映画『世界一美しい本を作る男-シュタイデルとの旅-』感想

まず、映されているのはタイトルの通りの内容だった。ドイツの出版社を営む男が、写真家やアーティストなどと一緒にこだわりの本を作る。
目が離せないなと思ったのは、主人公の仕事ぶりが細かく描かれていることだった。彼は、社長でありながらおそらく全ての仕事を把握している。そのような話ぶりと行動だった。
依頼者とのやりとりでは、出来ることはとことん検討と確認を繰り返す。
部下への指示も明確。費用についても、「一度確認します」などとは言わない。その場で算出する。そして、依頼者に決断させるべきところでは自分の意見と共に決断させる。
それは、全てを把握していないと不可能なことだ。話し方も非常に論理的で「選択肢は2つある。◯◯と△△だ」分かりやすい。
そして、打合せでは時に事務的に、時にユーモラスに、しかし話の軸をぶらさずに話す。そして、次の土地へと向かう。
やはり一番気になったのは、費用とクリエイティブな部分での会話が明確で分かりやすいことだ。「これをこうすれば安くなるかもしれません、、、」ではなく「こうしたら、ここの品質は落ちるが、コストは落ちる。そしてそれは感覚の問題だ。君に判断してほしい」明確。
自分の仕事への自信だろうか。経営者としての自負だろうか。どこにも甘えがない。
そして、マーケティングというのか、経営の方法も明確。
“売れるベストセラーを作り、そのお金で売れないかも知れないけど、おもしろい本を作る。売れないかも知れないが、自分たちの作る質の高い本のコレクターが世界中にいる”
正確ではないかも知れないけど、ざっとこんな感じだった。

アナログなものが売れなくなったり、時代の移り変わりで商売がうまくいかなくなった人はきっとたくさんいると思う。しかし、真面目に誠実に、クリエイティビティを持って仕事をすれば、アナログでも時代に合っていなくても仕事になるのかも知れないと思わされた。

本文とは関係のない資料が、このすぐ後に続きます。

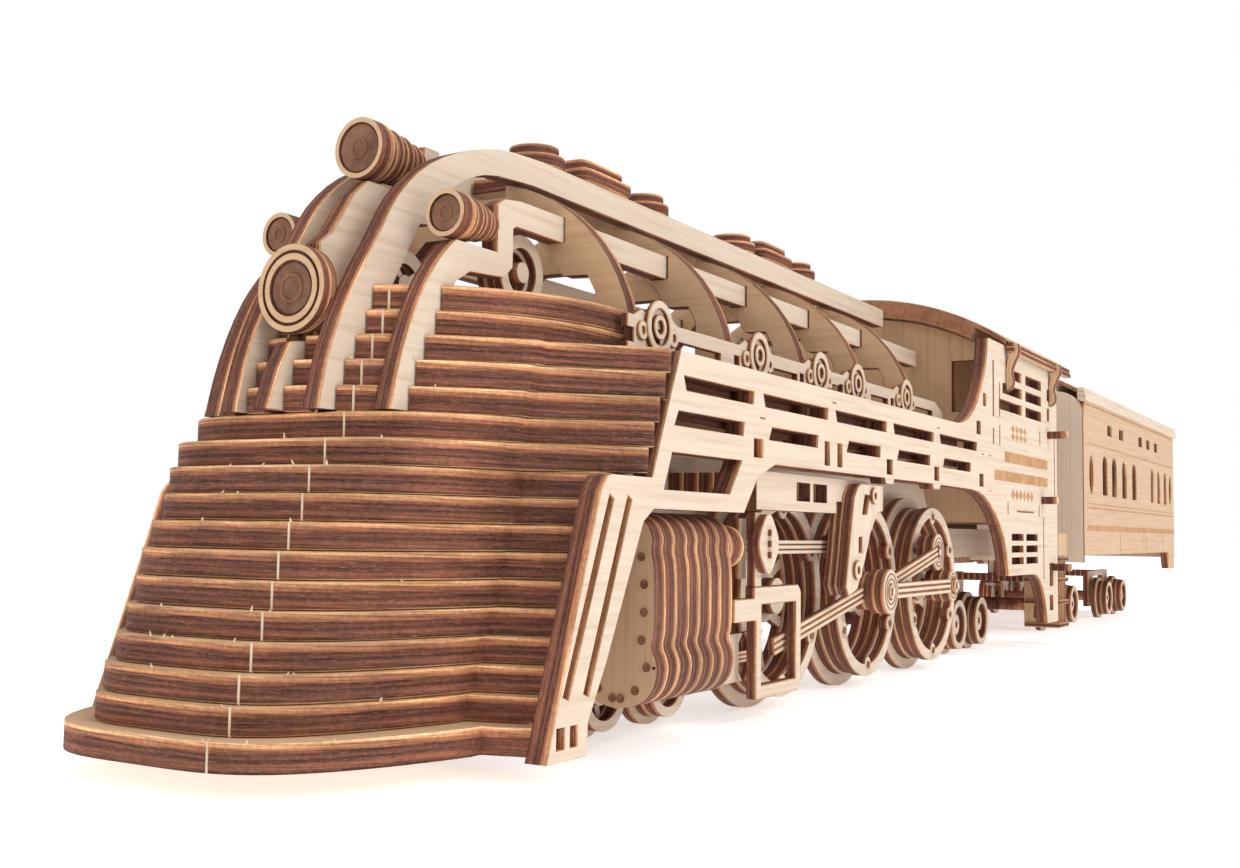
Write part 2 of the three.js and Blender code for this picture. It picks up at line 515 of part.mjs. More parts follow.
// The driving wheels' treads are open rings with a hub, spokes and, on two axles, crank pins.
function drivingWheelset(y, pins) {
  const inner = 6.6;
  const outer = 8.9;
  const hollow = SIDES.map(([, side]) => (
    rodX(y, DRIVER_Z, RING_R - 0.65, inner + 1.0, outer + 0.1, side, 20)));
  const parts = [cut(wheelset(y, DRIVER_Z, RING_R, FLANGE_R, inner, outer, 0.6, 24), ...hollow)];
  for (const [, side] of SIDES) {
    parts.push(rodX(y, DRIVER_Z, 1.2, inner + 0.5, outer, side, 12));
    for (const a of [30, 150, 210, 330]) {
      const spoke = new THREE.BoxGeometry(0.5, RING_R - 0.8, 0.45).translate(0, RING_R / 2, 0);
      parts.push(spoke.rotateX(THREE.MathUtils.degToRad(a)).translate(side * (inner + 1.2), y, DRIVER_Z));
    }
    if (pins) {
      parts.push(rodX(y - CRANK, DRIVER_Z, 0.9, inner + 0.5, outer + 0.05, side, 12));
      parts.push(rodX(y - CRANK, DRIVER_Z, 0.4, outer, 11.25, side, 10));
    }
  }
  return join(...parts);
}
DRIVER_Y.forEach((y, i) => {
  piece(`driving_wheelset_${i + 1}`, drivingWheelset(y, i > 0), burnt);
});
const smallWheelset = (y) => wheelset(y, SMALL_Z, SMALL_R - 0.35, SMALL_R, 5.4, 7.0, 0.4, 16);

// Two cheeks with a leg at each axle, tied by a crosspiece that turns on the truck's pin.
const TRUCK_X = 4.4;
const TRUCK_LOW = 0.3;
function truckFrame([front, rear], high) {
  const middle = (front + rear) / 2;
  const parts = [];
  for (const [, side] of SIDES) {
    const shape = shapeOf([
      [front - 1.1, TRUCK_LOW], [front + 1.1, TRUCK_LOW], [front + 1.6, high - 0.6],
      [rear - 1.6, high - 0.6], [rear - 1.1, TRUCK_LOW], [rear + 1.1, TRUCK_LOW],
      [rear + 1.1, high], [front - 1.1, high],
    ]);
    for (const y of [front, rear]) shape.holes.push(roundHole(y, SMALL_Z, 0.55, 8));
    parts.push(sheetYZ(shape, TRUCK_X, TRUCK_X + 0.6, side));
  }
  parts.push(box(-TRUCK_X - 0.1, TRUCK_X + 0.1, middle - 0.9, middle + 0.9, high - 0.7, high));
  return cut(join(...parts), rodZ(0, middle, 0.6, high - 1.2, high + 0.3, 14));
}
piece("pilot_truck_frame", truckFrame(PILOT_TRUCK_Y, 3.6), veneer);
PILOT_TRUCK_Y.forEach((y, i) => piece(`pilot_wheelset_${i + 1}`, smallWheelset(y), burnt));
const trailingAxles = [TRAILING_Y - 3, TRAILING_Y + 3];
piece("trailing_truck_frame", truckFrame(trailingAxles, 3.6), veneer);
trailingAxles.forEach((y, i) => piece(`trailing_wheelset_${i + 1}`, smallWheelset(y), burnt));

// ---- Cab --------------------------------------------------------------------------------------
const CAB_Y = [61.6, 75.2];
const ROOF_R = 20.2;
const ROOF_TOP = 25.45;
const ROOF_T = 1.2;
const roofAngle = (x, r) => THREE.MathUtils.radToDeg(Math.acos(x / r));
function roofArc(r, halfWidth, steps) {
  return arc(0, ROOF_TOP - ROOF_R, r, r, roofAngle(halfWidth, r), 180 - roofAngle(halfWidth, r), steps);
}
const WALL_X = SIDE_X - PANEL_T - GAP;
function cabWall(hasDoor) {
  const shape = shapeOf([...roofArc(ROOF_R - ROOF_T - GAP, WALL_X, 14), [-WALL_X, 8.8], [WALL_X, 8.8]]);
  if (hasDoor) {
    shape.holes.push(rectHole(-2.4, 9.4, 2.4, 20));
  } else {
    for (const side of [1, -1]) {
      const xs = [side * 7.2, side * 9.6];
      shape.holes.push(rectHole(Math.min(...xs), 16.9, Math.max(...xs), 20.6));
    }
  }
  return shape;
}
// The front wall carries the rounded backhead of the boiler on its inner face.
piece("cab_front_wall", join(
  sheetXZ(cabWall(false), CAB_Y[0], CAB_Y[0] + SHEET),
  sheetXZ(
    shapeOf([...arc(0, 15, 6.2, 6.2, 0, 180, 16), [-6.2, 8.9], [6.2, 8.9]]),
    CAB_Y[0] + 0.7, CAB_Y[0] + 2,
  ),
), warm);
piece("cab_rear_wall", sheetXZ(cabWall(true), CAB_Y[1], CAB_Y[1] + SHEET), warm);
// The roof arches over both side panels, and it is notched to clear their top edges.
const roofOuter = roofArc(ROOF_R, 11.85, 22);
const roofInner = roofArc(ROOF_R - ROOF_T, 11.65, 22).reverse();
piece("cab_roof", cut(
  sheetXZ(shapeOf([...roofOuter, ...roofInner]), 60.3, 78.7),
  box(-14, -10.35, 55, 77, 20, 21.4 + GAP), box(10.35, 14, 55, 77, 20, 21.4 + GAP),
), burnt);

// ---- Roof hatches between the top rails -------------------------------------------------------
const hatchParts = [box(-1.5, 1.5, 14.6, 50.5, 23.45, 24.2)];
for (const y of [17.4, 28.0, 39.2, 49.0]) hatchParts.push(rodZ(0, y, 1.5, 24.1, 26.2, 18));
for (const [y0, y1] of [[19.9, 24.8], [41.2, 46.0]]) {
  hatchParts.push(box(-1.45, 1.45, y0, y1, 24.1, 26.0), box(-1.1, 1.1, y0 + 0.5, y1 - 0.5, 25.9, 26.5));
}
piece("roof_hatches", join(...hatchParts), burnt);

// ---- Coach ------------------------------------------------------------------------------------
const [COACH_FRONT, COACH_REAR] = COACH_Y;
const EAVE = 20.6;
const COACH_LOW = 5.6;
const ARCHED_WINDOW_Y = [96.2, 100.7, 105.9, 111.4, 122.4, 126.8, 131.2];
const OVAL_WINDOW_Y = [90, 134.9];
const VENT_Y = [98.6, 104.4, 115.2, 120, 125];
function coachSide() {
  const shape = shapeOf([
    [COACH_FRONT, 6.3], [COACH_REAR - 4.6, 6.3], [COACH_REAR - 3.6, 4.4], [COACH_REAR, 4.4],
    [COACH_REAR, EAVE], [COACH_FRONT + 1.4, EAVE], [COACH_FRONT, EAVE - 2.4],
  ]);
  for (const y of ARCHED_WINDOW_Y) {
    const w = y < 115 ? 1.15 : 0.95;
    shape.holes.push(holeOf([[y - w, 11.8], [y + w, 11.8], ...arc(y, 14.7, w, 0.8, 0, 180, 4)]));
  }
  for (const y of OVAL_WINDOW_Y) shape.holes.push(holeOf(arc(y, 13.5, 0.95, 1.75, 0, 330, 11)));
  for (const y of VENT_Y) shape.holes.push(rectHole(y - 1.1, 17.5, y + 1.1, 18.5));
  return shape;
}
for (const [name, side] of SIDES) {
  piece(`coach_side_${name}`, sheetYZ(coachSide(), SIDE_X - PANEL_T, SIDE_X, side), veneer);
}
const COACH_ROOF_R = 21.5;
const COACH_ROOF_TOP = 23.9;
const coachArc = (r, half, steps) => {
  const a = THREE.MathUtils.radToDeg(Math.acos(half / r));
  return arc(0, COACH_ROOF_TOP - COACH_ROOF_R, r, r, a, 180 - a, steps);
};
const endWall = () => {
  const shape = shapeOf([
    ...coachArc(COACH_ROOF_R - 1 - GAP, WALL_X, 14), [-WALL_X, COACH_LOW + 0.1], [WALL_X, COACH_LOW + 0.1],
  ]);
  shape.holes.push(rectHole(-2.2, 8.2, 2.2, 18.5));
  return shape;
};
piece("coach_floor_and_ends", cut(join(
  box(-WALL_X, WALL_X, COACH_FRONT + 0.2, COACH_REAR - 0.2, COACH_LOW + 0.75, COACH_LOW + 1.55),
  sheetXZ(endWall(), COACH_FRONT + 0.3, COACH_FRONT + 1.1),
  sheetXZ(endWall(), COACH_REAR - 1.1, COACH_REAR - 0.3),
  box(-1.5, 1.5, DRAWBAR_Y - 1.2, COACH_FRONT + 0.6, COACH_LOW - 0.15, COACH_LOW + 0.6),
  box(-1.5, 1.5, COACH_FRONT + 0.3, COACH_FRONT + 2.2, COACH_LOW - 0.1, COACH_LOW + 1.0),
  ...BOGIE_Y.map((y) => headedPin(y, 3.0, COACH_LOW + 0.9)),
), rodZ(0, DRAWBAR_Y, 0.6, COACH_LOW - 0.5, COACH_LOW + 1, 14)), veneer);
const coachRoofShape = shapeOf([
  ...coachArc(COACH_ROOF_R, 11.5, 22), ...coachArc(COACH_ROOF_R - 1, 11.2, 22).reverse(),
]);
piece("coach_roof", cut(
  sheetXZ(coachRoofShape, COACH_FRONT - 0.2, COACH_REAR + 0.2),
  box(-14, -10.2, 80, 140, 18, EAVE + GAP), box(10.2, 14, 80, 140, 18, EAVE + GAP),
), warm);
BOGIE_Y.forEach((y, i) => {
  const axles = [y - BOGIE_HALF, y + BOGIE_HALF];
  piece(`bogie_frame_${i + 1}`, truckFrame(axles, 4.2), veneer);
  axles.forEach((axle, k) => piece(`bogie_wheelset_${2 * i + k + 1}`, smallWheelset(axle), burnt));
});

export default train;
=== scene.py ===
# Looks for the plywood locomotive and coach: laser-cut sheets, burnt edges, lamps, wheels and rods.
import json
import math
import random

import bmesh
import bpy
from mathutils import Matrix, Vector


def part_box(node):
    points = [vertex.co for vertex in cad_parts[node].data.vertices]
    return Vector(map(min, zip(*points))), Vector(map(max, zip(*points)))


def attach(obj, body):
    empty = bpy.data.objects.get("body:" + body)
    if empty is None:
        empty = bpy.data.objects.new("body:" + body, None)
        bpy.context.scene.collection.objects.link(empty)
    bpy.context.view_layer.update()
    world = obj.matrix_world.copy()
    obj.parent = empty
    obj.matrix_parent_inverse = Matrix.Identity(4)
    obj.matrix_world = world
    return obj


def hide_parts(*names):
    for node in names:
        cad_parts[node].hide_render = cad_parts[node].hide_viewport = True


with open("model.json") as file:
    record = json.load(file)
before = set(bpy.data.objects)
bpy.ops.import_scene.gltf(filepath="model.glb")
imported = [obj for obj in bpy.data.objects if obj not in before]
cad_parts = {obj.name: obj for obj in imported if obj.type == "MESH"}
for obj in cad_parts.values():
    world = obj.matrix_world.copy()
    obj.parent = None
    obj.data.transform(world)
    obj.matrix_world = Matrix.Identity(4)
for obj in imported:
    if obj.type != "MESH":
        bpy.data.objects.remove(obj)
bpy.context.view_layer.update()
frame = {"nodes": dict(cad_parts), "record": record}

# ---- Driving dimensions, in plies of 4 mm, in the CAD model's own drawing frame ----------------------
PLY = 0.004
GROUND = -0.9
MID_Y = 66.291
GAP = 0.09
SIDE_X = 11.35
PANEL_T = 0.9
SHEET = 0.8
RAIL_X = 2.07
BRACKET_X = 4.34
DRIVER_Y = [27.1, 39.3, 51.5]
DRIVER_Z = 4.7
CRANK = 2.35
PIN_Y = [DRIVER_Y[1] - CRANK, DRIVER_Y[2] - CRANK]
SMALL_Z = 1.3
CHAMFER = 0.05
VALVE_ROD_Z = 7.17
STRIP_X = 8.4
STRIP_HUMPS_Y = (14.0, 24.1, 32.0, 37.6, 46.2)
BULKHEAD_Y = (13.2, 22.5, 31.6, 40.5, 49.5)
CAB_WALL_Y = {"front": 61.6, "rear": 75.2}
CAB_ROOF_Y = (60.3, 78.7)
COACH_ROOF_Y = (86.4, 137.6)
COACH_BAND_Y = (88.0, 137.3)
BOILER_DECK_Z = 24.15
SIDES = (("left", 1), ("right", -1))
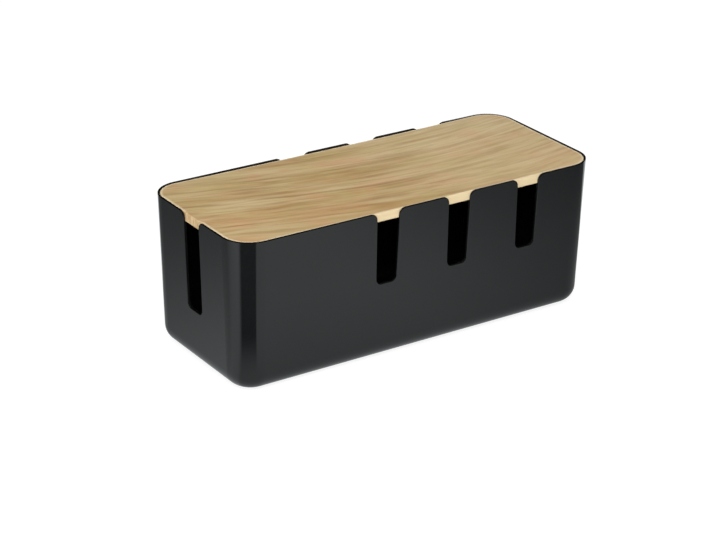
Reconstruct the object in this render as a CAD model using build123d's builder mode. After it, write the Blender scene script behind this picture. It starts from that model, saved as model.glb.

それと、気になったのがシュタイデルが会う依頼者それぞれに映画の中では章立てされていて、一度出てくるとその後出て来ないのだが、一人iphoneで撮影した写真を本にしようとしている写真家?だけが何度も出てくることに何か意味があるのか?と感じた。

それは、おそらくiphoneというデジタル時代の到来と、その中でもなお生き続けるアナログの素晴らしさ。これらが敵対するものではなくて、融合してより相乗効果を生んでいくのだと語っているのかも知れない。
そう考えると、別の写真家との話の中でも、フィルムで撮影することとデジタルで撮影することの対比を話している。フィルムの情報量は、デジタルにすると6GB相当だそうで、、、デカい。現在でも写真1枚で6GBはなかなかいかない。プロの写真機ならあるのかも知れないが。
つまり、デジタルがあるからアナログは不要説など、的が外れていて、それぞれに用途があり、メディアとして共存していくことが出来るということも、この時代にこの映画を作り出した意図の一つなのかも知れない。